Friday, July 31, 2015

Updating Appliances Offline? Sure!

// This is a guest post by Jeremy (@nakedhitman)


If you are a VMware user that has discovered the joys and simplicity of Virtual Appliances, you have probably run in to applications built on top of VMware Studio's VAMI utilities. VAMI is the background service that provides the administration page for configuring and updating VMware Studio-based appliances.

VAMI is super cool, and supports multiple upgrade methods. In addition to downloading straight from the web, there are options for secure environments to use local repositories and ISO images as your update source. As nice as this is however, there is almost no documentation for making these offline update repositories, and not every product provides an ISO image for offline use. There are a few blog posts out there that provide workarounds, but they are often more effort than they are worth if you have a lot of updates to do. Is there an easier way?

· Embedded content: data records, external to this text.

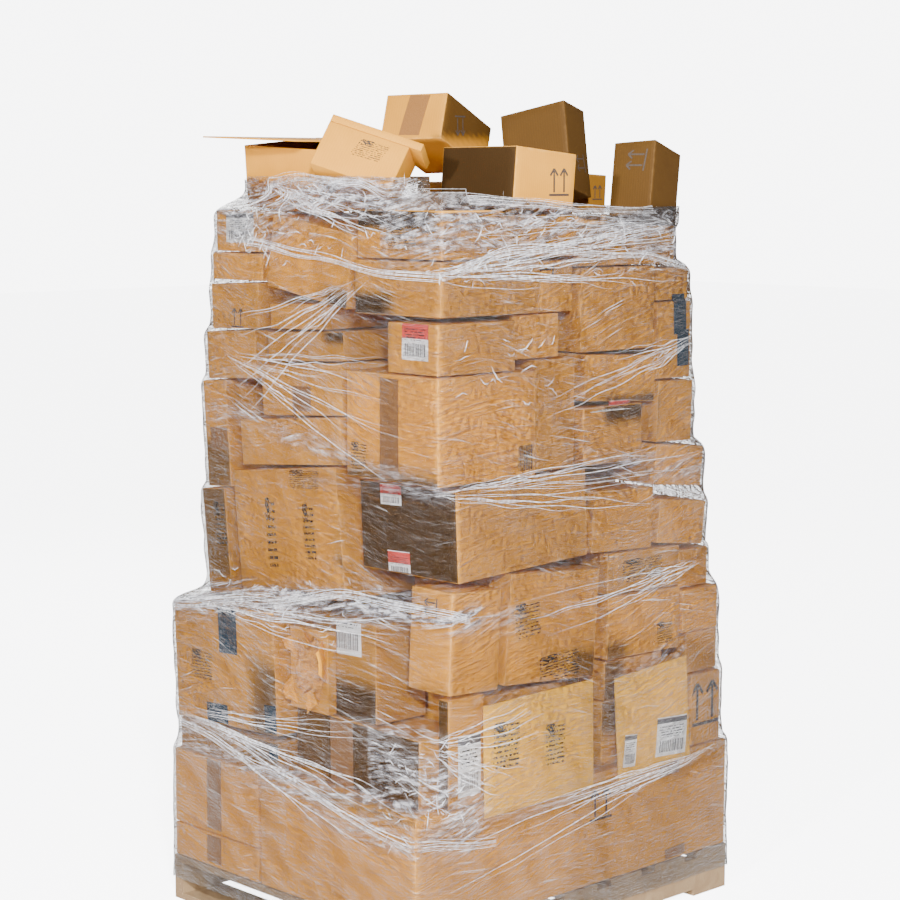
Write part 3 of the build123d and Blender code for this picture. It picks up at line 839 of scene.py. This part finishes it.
class LOAD_OT_film(bpy.types.Operator):
    """Wrap the load in film that bridges its steps"""

    bl_idname = "pallet_load.film"
    bl_label = "Stretch film"

    def execute(self, context):
        shape = film_shape()
        count = len(shape.angles)
        material = film_material()
        ends = np.linspace(0, len(shape.levels) - 1, 5).astype(int)
        for number, (low, high) in enumerate(zip(ends, ends[1:]), start=1):
            obj = new_grid(count, int(high - low))
            obj.name = f"stretch_film_{number}"
            mesh = obj.data
            mesh.uv_layers.active.name = "film"
            places = np.empty(len(mesh.vertices) * 3)
            mesh.vertices.foreach_get("co", places)
            places = places.reshape(-1, 3)
            column = np.rint((places[:, 0] + 0.5) * count).astype(int)
            row = low + np.rint((places[:, 1] + 0.5) * (high - low)).astype(int)
            turn = column % count
            reach_out = shape.radius[row, turn]
            level = np.minimum(shape.levels[row], shape.edge[turn])
            ring = shape.plan(low)
            sides = np.diff(np.vstack((ring, ring[:1])), axis=0)
            arc = np.concatenate(([0], np.cumsum(np.hypot(*sides.T))))
            angle = shape.angles[turn]
            spots = np.stack((reach_out * np.cos(angle), reach_out * np.sin(angle), level), 1)
            mesh.vertices.foreach_set("co", spots.ravel())
            loops = np.empty(len(mesh.loops), int)
            mesh.loops.foreach_get("vertex_index", loops)
            flat = np.stack((arc[column[loops]], level[loops]), 1)
            mesh.uv_layers["film"].data.foreach_set("uv", flat.ravel())
            gather = mesh.attributes.new("gather", "FLOAT", "POINT")
            gather.data.foreach_set("value", shape.gather[row, turn])
            with editing(obj):
                bpy.ops.mesh.remove_doubles(threshold=WELD)
                bpy.ops.mesh.normals_make_consistent(inside=False)
            bpy.ops.object.shade_smooth()
            finish_piece(obj, material, "stretch_film", *(FILM if number == 1 else ()))
        return {"FINISHED"}


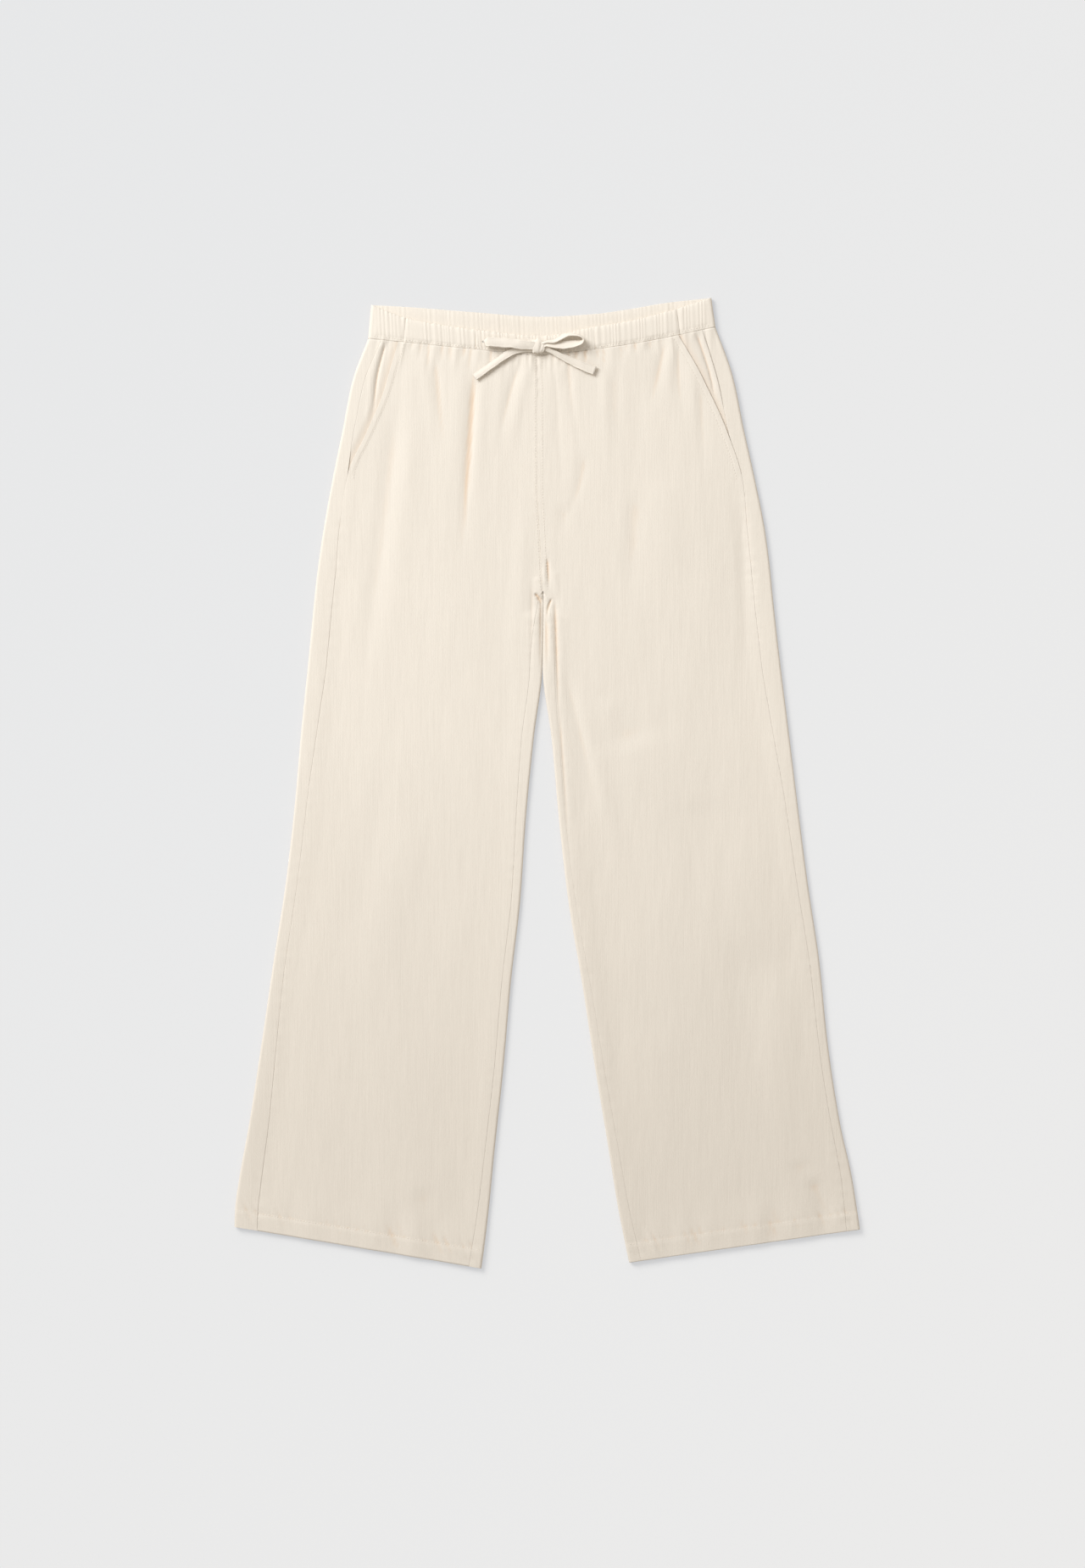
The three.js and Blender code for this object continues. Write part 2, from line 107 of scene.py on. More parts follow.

Thanks to the work of William Lam, the necessary steps to make an offline repository were at least well documented. So I set out on a mission to make this process easier, and created the VAMI Update Repository Appliance (or VURA for short). VURA is fairly straightforward. Once deployed, it will display the address of its web interface on the console and from there you can start adding repositories to it.


For every public web repository URL you give it, it will download the repository locally and serve up a mirror for it. It also will optionally create an ISO image that you can attach to your appliances and use as the update source. Once it is loaded up with repositories, you can move the VM to your internal network and use it to serve up updates to your appliances.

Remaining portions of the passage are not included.